• **TASK DIRECTIONS**: Using the listing below, set down each line from the line containing "points = [vertex.co" through the line containing "bpy.context.scene.collection.objects.link(empty)", both ends included, exactly and with nothing added.

[CAD and scene scripts]
┌──
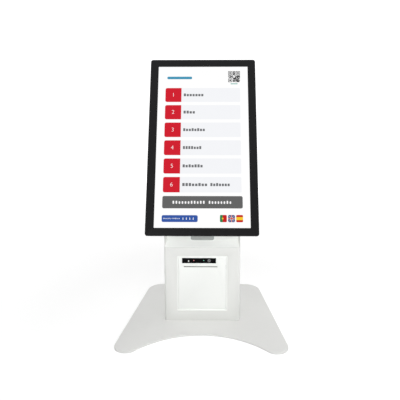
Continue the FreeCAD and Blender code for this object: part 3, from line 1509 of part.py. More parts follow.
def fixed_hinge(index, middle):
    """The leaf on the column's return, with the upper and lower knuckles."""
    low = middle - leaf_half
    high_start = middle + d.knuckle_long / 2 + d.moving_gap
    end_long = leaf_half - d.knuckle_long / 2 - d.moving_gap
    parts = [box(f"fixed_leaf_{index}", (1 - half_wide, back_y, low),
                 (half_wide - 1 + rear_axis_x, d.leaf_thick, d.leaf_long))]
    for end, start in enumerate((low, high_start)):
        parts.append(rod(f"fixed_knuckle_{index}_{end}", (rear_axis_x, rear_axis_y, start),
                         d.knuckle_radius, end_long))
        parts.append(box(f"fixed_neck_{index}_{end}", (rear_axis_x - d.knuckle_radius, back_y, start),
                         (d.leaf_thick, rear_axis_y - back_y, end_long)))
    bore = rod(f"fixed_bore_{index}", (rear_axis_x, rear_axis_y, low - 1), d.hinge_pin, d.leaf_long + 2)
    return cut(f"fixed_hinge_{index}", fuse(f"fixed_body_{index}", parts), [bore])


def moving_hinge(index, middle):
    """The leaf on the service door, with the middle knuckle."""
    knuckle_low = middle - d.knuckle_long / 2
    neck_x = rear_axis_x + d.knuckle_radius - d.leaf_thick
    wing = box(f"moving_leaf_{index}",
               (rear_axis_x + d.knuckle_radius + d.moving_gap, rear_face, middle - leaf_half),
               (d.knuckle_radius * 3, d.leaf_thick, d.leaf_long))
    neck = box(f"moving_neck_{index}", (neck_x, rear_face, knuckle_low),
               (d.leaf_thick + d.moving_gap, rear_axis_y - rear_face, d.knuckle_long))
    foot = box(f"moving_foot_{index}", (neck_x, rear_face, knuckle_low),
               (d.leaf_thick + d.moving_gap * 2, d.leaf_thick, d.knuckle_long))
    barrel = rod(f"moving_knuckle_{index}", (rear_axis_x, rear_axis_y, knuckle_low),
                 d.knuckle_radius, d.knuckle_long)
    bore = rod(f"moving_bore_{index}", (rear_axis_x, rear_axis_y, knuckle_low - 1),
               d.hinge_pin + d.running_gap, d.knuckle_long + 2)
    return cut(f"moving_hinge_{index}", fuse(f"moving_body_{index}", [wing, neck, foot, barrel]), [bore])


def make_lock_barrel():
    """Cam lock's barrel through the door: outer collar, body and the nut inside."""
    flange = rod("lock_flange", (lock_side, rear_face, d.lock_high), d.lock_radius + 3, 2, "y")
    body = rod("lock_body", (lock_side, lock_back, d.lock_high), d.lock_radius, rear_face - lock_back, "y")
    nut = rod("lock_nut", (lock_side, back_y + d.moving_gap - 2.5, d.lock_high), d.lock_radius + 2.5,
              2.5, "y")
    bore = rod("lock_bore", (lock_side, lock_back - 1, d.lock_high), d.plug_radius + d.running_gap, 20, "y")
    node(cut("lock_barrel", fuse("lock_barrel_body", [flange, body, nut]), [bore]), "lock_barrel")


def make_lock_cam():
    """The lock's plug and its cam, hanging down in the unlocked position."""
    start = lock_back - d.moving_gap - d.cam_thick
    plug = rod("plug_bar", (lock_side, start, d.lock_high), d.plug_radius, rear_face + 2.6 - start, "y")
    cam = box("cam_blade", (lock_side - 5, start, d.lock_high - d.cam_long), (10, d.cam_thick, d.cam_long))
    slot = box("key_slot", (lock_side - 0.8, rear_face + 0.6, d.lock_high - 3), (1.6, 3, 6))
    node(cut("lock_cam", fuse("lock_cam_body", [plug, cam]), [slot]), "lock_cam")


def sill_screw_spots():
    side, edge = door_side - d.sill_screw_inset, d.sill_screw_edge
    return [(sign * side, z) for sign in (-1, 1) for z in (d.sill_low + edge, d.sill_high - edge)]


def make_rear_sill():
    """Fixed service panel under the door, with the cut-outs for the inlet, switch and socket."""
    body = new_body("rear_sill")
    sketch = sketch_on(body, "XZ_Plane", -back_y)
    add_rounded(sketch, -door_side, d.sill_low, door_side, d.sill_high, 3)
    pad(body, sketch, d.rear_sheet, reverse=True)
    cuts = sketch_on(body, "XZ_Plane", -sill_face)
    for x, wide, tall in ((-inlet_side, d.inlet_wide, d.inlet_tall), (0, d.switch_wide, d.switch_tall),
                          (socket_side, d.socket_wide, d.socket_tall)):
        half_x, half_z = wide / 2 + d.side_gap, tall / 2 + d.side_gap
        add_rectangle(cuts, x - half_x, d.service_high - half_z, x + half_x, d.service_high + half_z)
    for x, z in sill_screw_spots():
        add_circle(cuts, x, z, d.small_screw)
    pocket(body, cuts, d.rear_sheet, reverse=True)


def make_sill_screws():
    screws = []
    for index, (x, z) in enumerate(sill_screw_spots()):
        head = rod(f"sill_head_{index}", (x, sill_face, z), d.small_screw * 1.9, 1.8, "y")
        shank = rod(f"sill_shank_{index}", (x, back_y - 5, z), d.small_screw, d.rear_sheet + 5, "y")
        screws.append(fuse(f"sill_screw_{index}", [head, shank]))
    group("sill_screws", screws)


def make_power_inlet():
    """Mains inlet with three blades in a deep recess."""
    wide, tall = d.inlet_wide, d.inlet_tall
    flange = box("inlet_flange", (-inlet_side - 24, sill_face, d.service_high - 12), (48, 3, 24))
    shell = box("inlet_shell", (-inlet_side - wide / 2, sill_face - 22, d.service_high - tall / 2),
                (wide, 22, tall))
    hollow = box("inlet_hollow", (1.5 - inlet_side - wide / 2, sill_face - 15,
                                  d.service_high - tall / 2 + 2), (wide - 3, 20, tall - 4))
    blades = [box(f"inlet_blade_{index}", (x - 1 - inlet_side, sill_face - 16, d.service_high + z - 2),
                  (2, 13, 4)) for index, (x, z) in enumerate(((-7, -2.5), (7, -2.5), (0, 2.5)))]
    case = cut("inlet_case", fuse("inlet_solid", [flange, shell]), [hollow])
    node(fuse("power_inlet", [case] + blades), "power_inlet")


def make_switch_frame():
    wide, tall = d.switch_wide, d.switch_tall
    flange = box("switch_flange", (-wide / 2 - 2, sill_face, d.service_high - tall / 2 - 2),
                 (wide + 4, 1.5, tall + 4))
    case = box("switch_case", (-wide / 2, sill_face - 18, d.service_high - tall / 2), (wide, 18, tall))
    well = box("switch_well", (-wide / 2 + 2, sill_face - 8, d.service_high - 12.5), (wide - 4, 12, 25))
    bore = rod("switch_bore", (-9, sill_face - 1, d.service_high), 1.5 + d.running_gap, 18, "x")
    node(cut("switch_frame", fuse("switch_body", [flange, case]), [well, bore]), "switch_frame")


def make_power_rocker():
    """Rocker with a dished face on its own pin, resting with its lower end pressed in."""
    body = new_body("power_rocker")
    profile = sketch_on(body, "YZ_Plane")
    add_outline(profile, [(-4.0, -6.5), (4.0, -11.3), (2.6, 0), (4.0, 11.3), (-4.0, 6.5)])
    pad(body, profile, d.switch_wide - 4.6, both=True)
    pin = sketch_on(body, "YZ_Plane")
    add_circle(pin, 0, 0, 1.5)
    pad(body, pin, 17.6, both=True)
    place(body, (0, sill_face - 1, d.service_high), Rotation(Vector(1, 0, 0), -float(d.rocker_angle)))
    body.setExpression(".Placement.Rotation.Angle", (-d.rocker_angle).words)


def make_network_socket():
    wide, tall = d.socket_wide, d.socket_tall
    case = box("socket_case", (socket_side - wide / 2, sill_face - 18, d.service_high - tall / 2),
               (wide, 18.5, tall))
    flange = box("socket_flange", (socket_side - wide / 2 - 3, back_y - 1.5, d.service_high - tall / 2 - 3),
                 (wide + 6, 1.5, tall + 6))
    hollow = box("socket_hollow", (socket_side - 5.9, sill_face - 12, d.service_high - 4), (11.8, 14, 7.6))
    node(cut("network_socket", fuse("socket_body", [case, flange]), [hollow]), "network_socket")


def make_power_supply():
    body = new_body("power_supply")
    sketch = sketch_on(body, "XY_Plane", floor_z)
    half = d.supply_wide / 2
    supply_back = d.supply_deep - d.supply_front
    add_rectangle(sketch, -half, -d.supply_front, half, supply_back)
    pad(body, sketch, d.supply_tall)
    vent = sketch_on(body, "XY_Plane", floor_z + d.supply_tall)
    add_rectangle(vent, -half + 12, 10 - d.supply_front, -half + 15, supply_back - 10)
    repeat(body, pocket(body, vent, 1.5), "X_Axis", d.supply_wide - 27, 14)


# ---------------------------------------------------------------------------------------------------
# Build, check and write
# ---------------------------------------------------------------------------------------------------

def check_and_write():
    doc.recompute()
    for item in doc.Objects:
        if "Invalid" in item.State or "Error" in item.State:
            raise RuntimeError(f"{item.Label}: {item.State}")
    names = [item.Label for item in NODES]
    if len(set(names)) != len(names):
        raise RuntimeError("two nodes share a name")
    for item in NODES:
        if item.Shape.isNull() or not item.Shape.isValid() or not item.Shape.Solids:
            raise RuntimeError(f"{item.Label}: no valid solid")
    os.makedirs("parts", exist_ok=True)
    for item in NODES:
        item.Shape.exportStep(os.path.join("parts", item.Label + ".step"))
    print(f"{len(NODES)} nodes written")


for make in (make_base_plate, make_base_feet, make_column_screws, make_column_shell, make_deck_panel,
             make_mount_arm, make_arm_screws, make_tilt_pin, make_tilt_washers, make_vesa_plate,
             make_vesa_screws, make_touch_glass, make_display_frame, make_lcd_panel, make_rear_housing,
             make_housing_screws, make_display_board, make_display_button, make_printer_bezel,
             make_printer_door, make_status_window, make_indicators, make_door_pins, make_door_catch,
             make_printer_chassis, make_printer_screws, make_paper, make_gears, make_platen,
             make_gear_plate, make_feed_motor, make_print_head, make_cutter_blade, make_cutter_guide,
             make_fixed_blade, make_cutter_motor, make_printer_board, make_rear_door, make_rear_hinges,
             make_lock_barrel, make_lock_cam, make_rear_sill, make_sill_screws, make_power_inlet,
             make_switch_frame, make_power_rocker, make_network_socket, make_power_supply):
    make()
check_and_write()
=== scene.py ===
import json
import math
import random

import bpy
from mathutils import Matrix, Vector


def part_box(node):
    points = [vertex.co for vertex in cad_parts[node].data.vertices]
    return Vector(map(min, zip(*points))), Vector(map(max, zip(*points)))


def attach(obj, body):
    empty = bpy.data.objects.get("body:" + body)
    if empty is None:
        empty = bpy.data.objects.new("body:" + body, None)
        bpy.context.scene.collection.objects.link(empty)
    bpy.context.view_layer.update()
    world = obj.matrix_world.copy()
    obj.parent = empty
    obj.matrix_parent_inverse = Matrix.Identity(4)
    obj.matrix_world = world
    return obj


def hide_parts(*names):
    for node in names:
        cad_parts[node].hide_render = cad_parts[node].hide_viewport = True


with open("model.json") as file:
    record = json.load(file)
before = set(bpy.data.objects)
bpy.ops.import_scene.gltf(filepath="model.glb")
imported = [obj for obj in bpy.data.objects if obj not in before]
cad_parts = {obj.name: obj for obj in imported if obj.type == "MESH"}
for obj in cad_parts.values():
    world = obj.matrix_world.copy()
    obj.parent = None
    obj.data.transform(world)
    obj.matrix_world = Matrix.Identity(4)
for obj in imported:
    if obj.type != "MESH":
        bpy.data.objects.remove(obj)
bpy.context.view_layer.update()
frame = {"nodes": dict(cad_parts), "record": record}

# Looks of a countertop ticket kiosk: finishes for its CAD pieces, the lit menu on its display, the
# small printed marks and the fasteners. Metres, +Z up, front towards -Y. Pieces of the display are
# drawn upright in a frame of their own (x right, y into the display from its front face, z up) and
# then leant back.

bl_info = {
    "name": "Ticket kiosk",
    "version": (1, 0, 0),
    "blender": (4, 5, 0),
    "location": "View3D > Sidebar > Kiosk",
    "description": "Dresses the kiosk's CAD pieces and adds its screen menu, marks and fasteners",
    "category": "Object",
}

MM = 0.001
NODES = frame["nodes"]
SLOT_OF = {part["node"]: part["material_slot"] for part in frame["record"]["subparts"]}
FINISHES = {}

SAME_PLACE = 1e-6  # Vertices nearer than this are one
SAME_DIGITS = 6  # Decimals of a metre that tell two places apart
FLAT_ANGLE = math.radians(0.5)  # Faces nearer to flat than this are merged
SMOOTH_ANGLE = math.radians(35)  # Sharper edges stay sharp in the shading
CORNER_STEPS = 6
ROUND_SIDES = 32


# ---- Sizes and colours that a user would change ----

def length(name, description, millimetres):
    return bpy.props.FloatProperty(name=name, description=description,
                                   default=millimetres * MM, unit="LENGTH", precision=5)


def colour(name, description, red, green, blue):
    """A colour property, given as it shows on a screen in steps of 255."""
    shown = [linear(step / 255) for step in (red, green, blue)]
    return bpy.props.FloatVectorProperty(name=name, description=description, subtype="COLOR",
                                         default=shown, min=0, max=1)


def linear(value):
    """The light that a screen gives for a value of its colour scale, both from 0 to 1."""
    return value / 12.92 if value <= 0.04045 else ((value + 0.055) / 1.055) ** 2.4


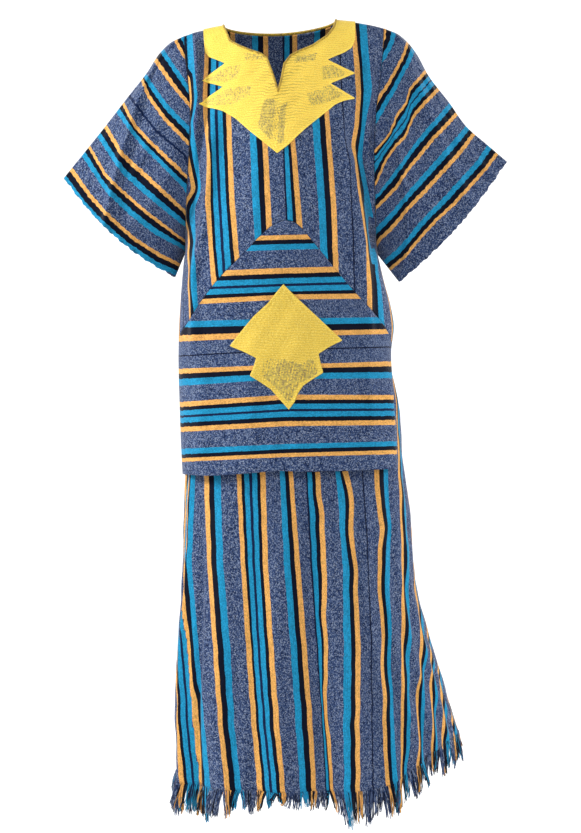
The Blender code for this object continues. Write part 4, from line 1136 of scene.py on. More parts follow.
└──
• **FINAL ANSWER**:
    points = [vertex.co for vertex in cad_parts[node].data.vertices]
    return Vector(map(min, zip(*points))), Vector(map(max, zip(*points)))


def attach(obj, body):
    empty = bpy.data.objects.get("body:" + body)
    if empty is None:
        empty = bpy.data.objects.new("body:" + body, None)
        bpy.context.scene.collection.objects.link(empty)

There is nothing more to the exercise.